## Directions for this task
The listing below should be written out exactly; please include all of it.
Start of Data section
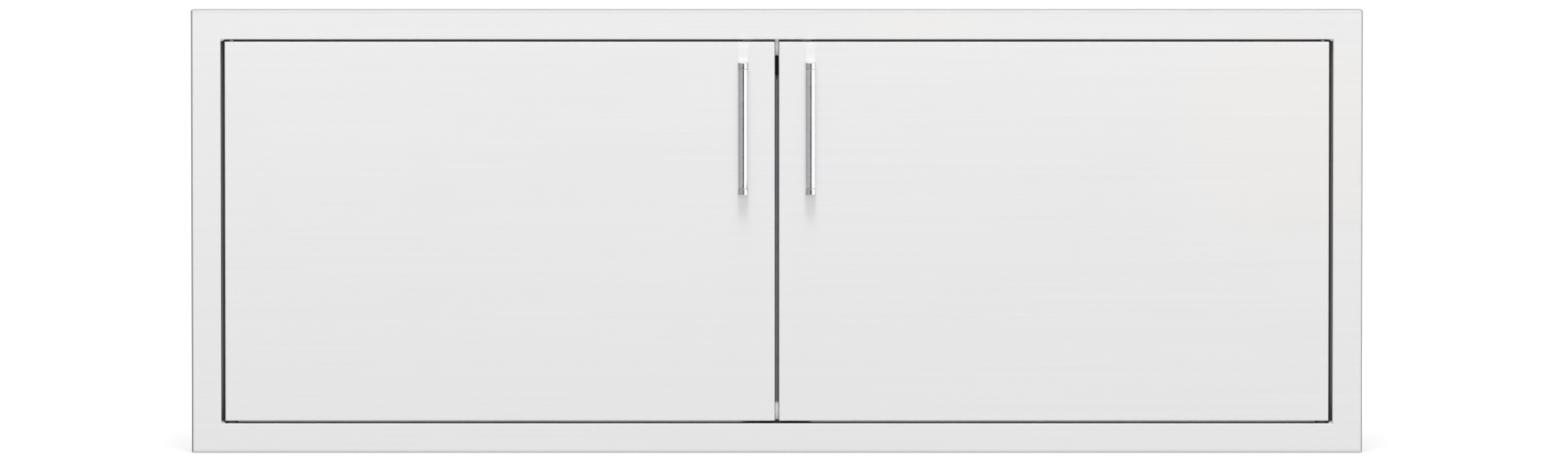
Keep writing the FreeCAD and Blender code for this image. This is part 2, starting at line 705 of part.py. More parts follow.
def top_pin():
    """Spring pin: a bent rod whose tail comes out through the liner's slot."""
    top = f"({OPENING_Z} + Sizes.pin_engagement)"
    shank = turned(
        "top_pin_shank",
        [
            ("0", "0"),
            ("Sizes.pin_radius", "0"),
            ("Sizes.pin_radius", f"{top} - {TAIL_START} - Sizes.pin_end_chamfer"),
            ("Sizes.pin_radius - Sizes.pin_end_chamfer", f"{top} - {TAIL_START}"),
            ("0", f"{top} - {TAIL_START}"),
        ],
        (PIVOT_X, PIVOT_Y, TAIL_START),
    )
    bend = doc.addObject("Part::Torus", "top_pin_bend")
    bind(bend, "Radius1", "Sizes.tail_bend")
    bind(bend, "Radius2", "Sizes.pin_radius")
    bend.Angle3 = 90
    # The quarter ring lies across the door, from straight down to straight back
    quarter = FreeCAD.Matrix(0, 0, 1, 0, -1, 0, 0, 0, 0, -1, 0, 0, 0, 0, 0, 1)
    bend.Placement = FreeCAD.Placement(quarter)
    for letter, expression in zip("xyz", (PIVOT_X, f"{PIVOT_Y} + Sizes.tail_bend", TAIL_START)):
        bind(bend, f"Placement.Base.{letter}", expression)
    tail_length = f"({DOOR_BACK} + Sizes.tail_reach - {PIVOT_Y} - Sizes.tail_bend)"
    tail = turned(
        "top_pin_tail",
        [
            ("0", "0"),
            ("Sizes.pin_radius", "0"),
            ("Sizes.pin_radius", f"{tail_length} - Sizes.pin_end_chamfer"),
            ("Sizes.pin_radius - Sizes.pin_end_chamfer", tail_length),
            ("0", tail_length),
        ],
        (PIVOT_X, f"{PIVOT_Y} + Sizes.tail_bend", TAIL_Z),
        "Y",
    )
    return fuse("top_pin", shank, bend, tail)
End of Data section
## Task output
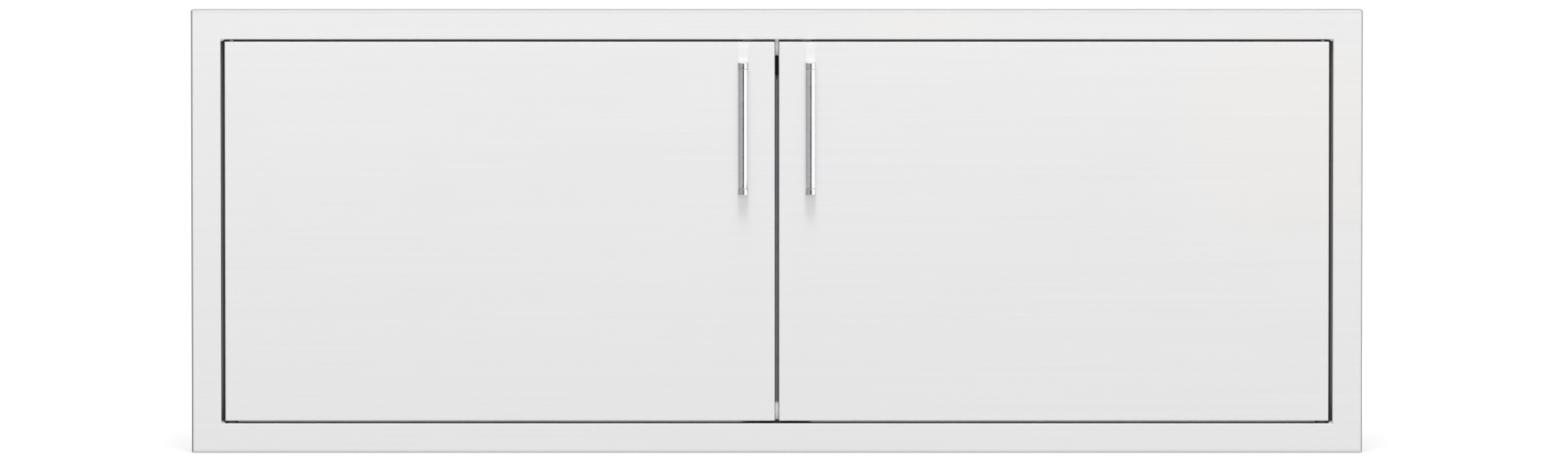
Keep writing the FreeCAD and Blender code for this image. This is part 2, starting at line 705 of part.py. More parts follow.
def top_pin():
    """Spring pin: a bent rod whose tail comes out through the liner's slot."""
    top = f"({OPENING_Z} + Sizes.pin_engagement)"
    shank = turned(
        "top_pin_shank",
        [
            ("0", "0"),
            ("Sizes.pin_radius", "0"),
            ("Sizes.pin_radius", f"{top} - {TAIL_START} - Sizes.pin_end_chamfer"),
            ("Sizes.pin_radius - Sizes.pin_end_chamfer", f"{top} - {TAIL_START}"),
            ("0", f"{top} - {TAIL_START}"),
        ],
        (PIVOT_X, PIVOT_Y, TAIL_START),
    )
    bend = doc.addObject("Part::Torus", "top_pin_bend")
    bind(bend, "Radius1", "Sizes.tail_bend")
    bind(bend, "Radius2", "Sizes.pin_radius")
    bend.Angle3 = 90
    # The quarter ring lies across the door, from straight down to straight back
    quarter = FreeCAD.Matrix(0, 0, 1, 0, -1, 0, 0, 0, 0, -1, 0, 0, 0, 0, 0, 1)
    bend.Placement = FreeCAD.Placement(quarter)
    for letter, expression in zip("xyz", (PIVOT_X, f"{PIVOT_Y} + Sizes.tail_bend", TAIL_START)):
        bind(bend, f"Placement.Base.{letter}", expression)
    tail_length = f"({DOOR_BACK} + Sizes.tail_reach - {PIVOT_Y} - Sizes.tail_bend)"
    tail = turned(
        "top_pin_tail",
        [
            ("0", "0"),
            ("Sizes.pin_radius", "0"),
            ("Sizes.pin_radius", f"{tail_length} - Sizes.pin_end_chamfer"),
            ("Sizes.pin_radius - Sizes.pin_end_chamfer", tail_length),
            ("0", tail_length),
        ],
        (PIVOT_X, f"{PIVOT_Y} + Sizes.tail_bend", TAIL_Z),
        "Y",
    )
    return fuse("top_pin", shank, bend, tail)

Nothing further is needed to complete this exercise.